A 2001 Buell X1 Lightning café racer built in five months
John Whitby is a motorcycle-building machine. His friend and the owner of bike breaker TJ’s Cycle in Calgary, Mark Blundell, has Whitby figured out. It’s like this. Imagine a meat grinder. Pour a bunch of parts into the hopper and turn the handle. Just like magic, instead of hamburger, out pops a motorcycle. In less than two years Whitby completed a 1928 Model T rat rod and three motorcycle projects from the ground up. One of those bikes is the 2001 Buell X1 Lightning café racer seen here — it took him five months to crank this one out.
Whitby was raised around motorcycles and since 1971 hasn’t been without one. For the past 20 years he has spent almost every Saturday working at TJ’s Cycle, something of a break from his regular gig. Besides being a talented engine builder and a wheelwright, he can weld and run a metal lathe. These skills serve him well when turning used or cast-off parts into functional pieces.
The Buell rolled into TJ’s Cycle as an unfinished project, the owner wanting a few bucks to be clear of the nonrunning motorcycle. “I don’t know exactly what they were trying to build, but at least it wasn’t a crash victim — just a project that had gone south,” Whitby says. Curious about why the Buell wasn’t running, Whitby and Blundell took the bike into the shop. They pulled the spark plugs to find no gap in either one. A new set were correctly gapped and threaded home, and with a battery and fuel the Buell fired. After that success it was pushed into the corner, becoming a project low on the shop’s priority list.
Whitby is often paid in motorcycles or parts for his Saturday’s labour at TJ’s. A little more than a year after the Buell arrived, Whitby told Blundell it was time to do something with the hulk, and he wanted the bike. His plan? Build a British-style café racer on the American platform.
In the shop at TJ’s, Whitby stripped off all the non-essentials, including the wiring harness and fuel injection equipment. From R.G.M. Motors in the U.K. Whitby ordered an alloy Lyta-style three-gallon short circuit Norton fuel tank suitable for a Norton Wideline frame. He also bought an alloy oil tank and a seat to match. Whitby waited for these components to arrive before cutting the Buell’s frame rails.
Ultimately, the top half of the frame was cut away and with the Buell frame locked in a jig, the headstock was reinforced and new top tubes —2 1/2” lower than the originals — welded in place.
Whitby then took the Buell home, continuing the job by bending and welding the rear subframe to support the seat and rear fender. Found in the yard at TJ’s, the rear fender is thought to be the front fender from a BMW R1200C. The valances were pared away and the sides and middle reinforced so it could be mounted to the frame, and Whitby topped it with an Emgo Lucas-style taillight.

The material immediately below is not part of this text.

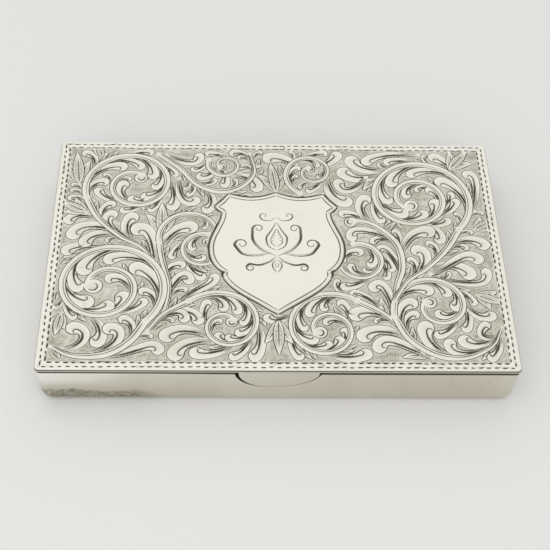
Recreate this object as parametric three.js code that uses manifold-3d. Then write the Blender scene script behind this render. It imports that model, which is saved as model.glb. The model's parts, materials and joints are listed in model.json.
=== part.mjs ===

The front fender is an aftermarket carbon fibre unit purchased on eBay, and the headlight is also an Emgo Lucas-style unit, equipped with a Wipac halogen bulb. To make a headlight mount, he trimmed a set of headlight ears from their original mounts and welded them to automotive exhaust tubing. The handlebar is from England’s Norman Hyde and is equipped with stock Buell switchgear and controls. In fact all the running gear, including the Buell fork, wheels, brakes, and tires, were left as found.
To clear the rear header pipe the output on the new oil tank migrated from the right side of the vessel to the left, a task performed by alloy welding expert Derek Pauletto of Trillion Industries in Calgary. The tank is a tight fit in the frame, and it must be in place before the engine is bolted into position. The Buell’s original battery tray is mounted behind the oil tank and accessed by removing the seat. Whitby made a support for the Acewell digital speedo that is tucked into the opening at the front of the fuel tank tunnel.
Continuing to crank the handle of this motorcycle-building meat grinder, Whitby threw a Sportster carburetor into the hopper and machined a sumpcover from a Yamaha XS1100 to fit over a K&N filter for a Yamaha YSR50. A Dyna ignition was wired into Whitby’s custom harness. Calgary Powder Coatings finished the frame in black, and Whitby painted the fork trees and ears. The rest is all polish, and the alloy gleams brightly.